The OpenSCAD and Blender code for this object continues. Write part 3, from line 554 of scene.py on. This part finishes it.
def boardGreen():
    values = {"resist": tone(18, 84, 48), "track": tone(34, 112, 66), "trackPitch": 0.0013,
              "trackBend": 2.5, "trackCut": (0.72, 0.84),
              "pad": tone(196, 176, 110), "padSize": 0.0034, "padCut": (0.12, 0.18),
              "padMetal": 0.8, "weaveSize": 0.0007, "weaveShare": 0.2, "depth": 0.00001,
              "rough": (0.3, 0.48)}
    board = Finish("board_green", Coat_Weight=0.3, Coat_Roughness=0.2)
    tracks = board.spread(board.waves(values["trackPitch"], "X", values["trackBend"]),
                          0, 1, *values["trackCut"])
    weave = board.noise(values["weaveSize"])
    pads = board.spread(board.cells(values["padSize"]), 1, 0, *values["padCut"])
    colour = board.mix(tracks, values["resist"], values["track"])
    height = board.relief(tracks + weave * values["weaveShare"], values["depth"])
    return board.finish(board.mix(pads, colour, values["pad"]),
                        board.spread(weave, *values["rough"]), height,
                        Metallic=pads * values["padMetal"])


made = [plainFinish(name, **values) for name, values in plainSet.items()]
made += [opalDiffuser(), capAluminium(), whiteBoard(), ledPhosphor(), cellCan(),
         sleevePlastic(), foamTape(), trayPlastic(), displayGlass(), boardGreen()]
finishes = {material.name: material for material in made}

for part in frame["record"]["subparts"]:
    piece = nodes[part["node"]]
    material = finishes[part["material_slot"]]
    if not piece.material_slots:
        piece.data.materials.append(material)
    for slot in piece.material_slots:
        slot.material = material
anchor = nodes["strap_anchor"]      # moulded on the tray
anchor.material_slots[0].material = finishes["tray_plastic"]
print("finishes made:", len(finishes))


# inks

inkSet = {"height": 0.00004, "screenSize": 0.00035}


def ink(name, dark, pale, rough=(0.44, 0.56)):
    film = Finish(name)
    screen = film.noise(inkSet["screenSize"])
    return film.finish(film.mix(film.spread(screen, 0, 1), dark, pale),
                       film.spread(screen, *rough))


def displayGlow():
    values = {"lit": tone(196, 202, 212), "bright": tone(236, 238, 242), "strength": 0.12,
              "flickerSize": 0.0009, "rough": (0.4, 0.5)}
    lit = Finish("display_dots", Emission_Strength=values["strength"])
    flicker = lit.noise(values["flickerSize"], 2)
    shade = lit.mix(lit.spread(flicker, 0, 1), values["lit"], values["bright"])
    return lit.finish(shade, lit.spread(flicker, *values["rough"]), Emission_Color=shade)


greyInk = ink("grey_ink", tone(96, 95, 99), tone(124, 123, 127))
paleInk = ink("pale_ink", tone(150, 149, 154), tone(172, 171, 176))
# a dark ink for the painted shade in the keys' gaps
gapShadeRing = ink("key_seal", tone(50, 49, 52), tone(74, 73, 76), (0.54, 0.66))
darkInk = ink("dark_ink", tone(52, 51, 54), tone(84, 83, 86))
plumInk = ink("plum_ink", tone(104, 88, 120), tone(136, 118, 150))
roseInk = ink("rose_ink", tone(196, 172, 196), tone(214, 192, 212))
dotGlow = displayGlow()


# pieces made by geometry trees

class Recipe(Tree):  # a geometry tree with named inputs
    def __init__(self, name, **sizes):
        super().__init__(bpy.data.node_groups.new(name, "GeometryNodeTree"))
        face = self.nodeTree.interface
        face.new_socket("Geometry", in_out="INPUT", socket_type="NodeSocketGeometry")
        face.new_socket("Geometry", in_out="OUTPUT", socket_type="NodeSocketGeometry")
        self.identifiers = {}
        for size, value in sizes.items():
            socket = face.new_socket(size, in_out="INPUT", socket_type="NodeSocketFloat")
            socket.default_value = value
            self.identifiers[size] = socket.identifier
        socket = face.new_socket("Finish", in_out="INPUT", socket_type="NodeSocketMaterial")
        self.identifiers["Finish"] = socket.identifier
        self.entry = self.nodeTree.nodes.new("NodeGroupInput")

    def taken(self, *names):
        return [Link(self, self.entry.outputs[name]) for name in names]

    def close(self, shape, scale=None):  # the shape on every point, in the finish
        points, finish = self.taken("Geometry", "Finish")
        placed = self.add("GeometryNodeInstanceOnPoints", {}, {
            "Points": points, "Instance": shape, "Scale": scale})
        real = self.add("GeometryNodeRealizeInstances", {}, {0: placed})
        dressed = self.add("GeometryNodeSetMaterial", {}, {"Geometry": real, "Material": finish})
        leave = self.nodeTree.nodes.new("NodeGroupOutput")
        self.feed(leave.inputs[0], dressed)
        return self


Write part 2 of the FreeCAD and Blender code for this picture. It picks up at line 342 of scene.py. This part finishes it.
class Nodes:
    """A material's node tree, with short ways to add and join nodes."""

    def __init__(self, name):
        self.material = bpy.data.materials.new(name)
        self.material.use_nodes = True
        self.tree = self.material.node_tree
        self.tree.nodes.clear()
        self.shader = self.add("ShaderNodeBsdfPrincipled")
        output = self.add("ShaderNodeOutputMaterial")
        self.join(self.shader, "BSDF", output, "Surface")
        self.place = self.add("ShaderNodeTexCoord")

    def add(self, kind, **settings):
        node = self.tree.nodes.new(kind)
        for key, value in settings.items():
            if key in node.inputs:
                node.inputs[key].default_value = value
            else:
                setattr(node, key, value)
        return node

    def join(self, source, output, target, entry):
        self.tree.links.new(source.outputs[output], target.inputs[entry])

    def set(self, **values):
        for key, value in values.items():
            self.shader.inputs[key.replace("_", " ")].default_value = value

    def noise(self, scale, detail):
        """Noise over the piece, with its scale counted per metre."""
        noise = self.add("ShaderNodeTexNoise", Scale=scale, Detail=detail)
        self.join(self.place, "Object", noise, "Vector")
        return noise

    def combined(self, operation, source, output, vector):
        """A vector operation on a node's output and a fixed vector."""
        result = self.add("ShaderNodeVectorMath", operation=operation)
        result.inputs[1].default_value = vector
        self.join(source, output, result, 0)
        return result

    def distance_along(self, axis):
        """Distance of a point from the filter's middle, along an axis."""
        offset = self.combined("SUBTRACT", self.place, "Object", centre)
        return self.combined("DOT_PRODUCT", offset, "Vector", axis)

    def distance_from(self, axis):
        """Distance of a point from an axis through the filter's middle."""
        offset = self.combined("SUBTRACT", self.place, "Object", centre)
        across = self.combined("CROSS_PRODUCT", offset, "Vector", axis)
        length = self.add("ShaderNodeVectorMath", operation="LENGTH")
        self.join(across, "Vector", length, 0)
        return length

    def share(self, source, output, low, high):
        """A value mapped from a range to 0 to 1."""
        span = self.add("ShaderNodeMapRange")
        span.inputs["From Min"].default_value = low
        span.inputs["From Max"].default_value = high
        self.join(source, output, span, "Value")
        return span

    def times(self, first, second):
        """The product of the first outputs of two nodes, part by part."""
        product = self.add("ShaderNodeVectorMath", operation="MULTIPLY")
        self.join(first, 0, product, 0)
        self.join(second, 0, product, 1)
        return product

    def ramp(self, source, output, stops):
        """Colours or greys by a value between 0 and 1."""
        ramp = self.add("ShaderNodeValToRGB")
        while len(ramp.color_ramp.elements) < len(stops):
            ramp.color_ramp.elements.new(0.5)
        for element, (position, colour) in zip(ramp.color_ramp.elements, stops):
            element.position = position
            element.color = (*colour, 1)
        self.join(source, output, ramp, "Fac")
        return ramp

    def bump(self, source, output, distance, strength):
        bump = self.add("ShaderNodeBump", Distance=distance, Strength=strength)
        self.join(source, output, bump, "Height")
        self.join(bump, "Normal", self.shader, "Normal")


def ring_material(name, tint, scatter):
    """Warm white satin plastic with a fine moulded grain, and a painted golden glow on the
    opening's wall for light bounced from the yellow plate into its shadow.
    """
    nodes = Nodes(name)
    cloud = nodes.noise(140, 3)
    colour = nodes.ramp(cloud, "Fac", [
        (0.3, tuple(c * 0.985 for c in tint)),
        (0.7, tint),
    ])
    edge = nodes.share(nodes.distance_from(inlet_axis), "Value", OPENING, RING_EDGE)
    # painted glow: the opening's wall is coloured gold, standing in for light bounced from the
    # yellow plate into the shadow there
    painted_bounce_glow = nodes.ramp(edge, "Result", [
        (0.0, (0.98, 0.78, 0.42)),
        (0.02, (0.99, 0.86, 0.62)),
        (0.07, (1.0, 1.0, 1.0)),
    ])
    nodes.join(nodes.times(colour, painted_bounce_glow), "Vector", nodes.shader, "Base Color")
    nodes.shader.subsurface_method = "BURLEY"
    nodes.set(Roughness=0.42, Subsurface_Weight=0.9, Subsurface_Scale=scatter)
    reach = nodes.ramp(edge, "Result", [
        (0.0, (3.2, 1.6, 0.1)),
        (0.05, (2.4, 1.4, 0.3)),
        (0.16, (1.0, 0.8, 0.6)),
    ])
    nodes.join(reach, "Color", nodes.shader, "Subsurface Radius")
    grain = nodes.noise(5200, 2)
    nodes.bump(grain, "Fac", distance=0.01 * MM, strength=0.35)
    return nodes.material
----
→ **WHAT NEEDS TO BE DONE**: Show the lines where the word "this" appears in the entries.

→ **TASK RESULT**:
The OpenSCAD and Blender code for this object continues. Write part 3, from line 554 of scene.py on. This part finishes it.
Write part 2 of the FreeCAD and Blender code for this picture. It picks up at line 342 of scene.py. This part finishes it.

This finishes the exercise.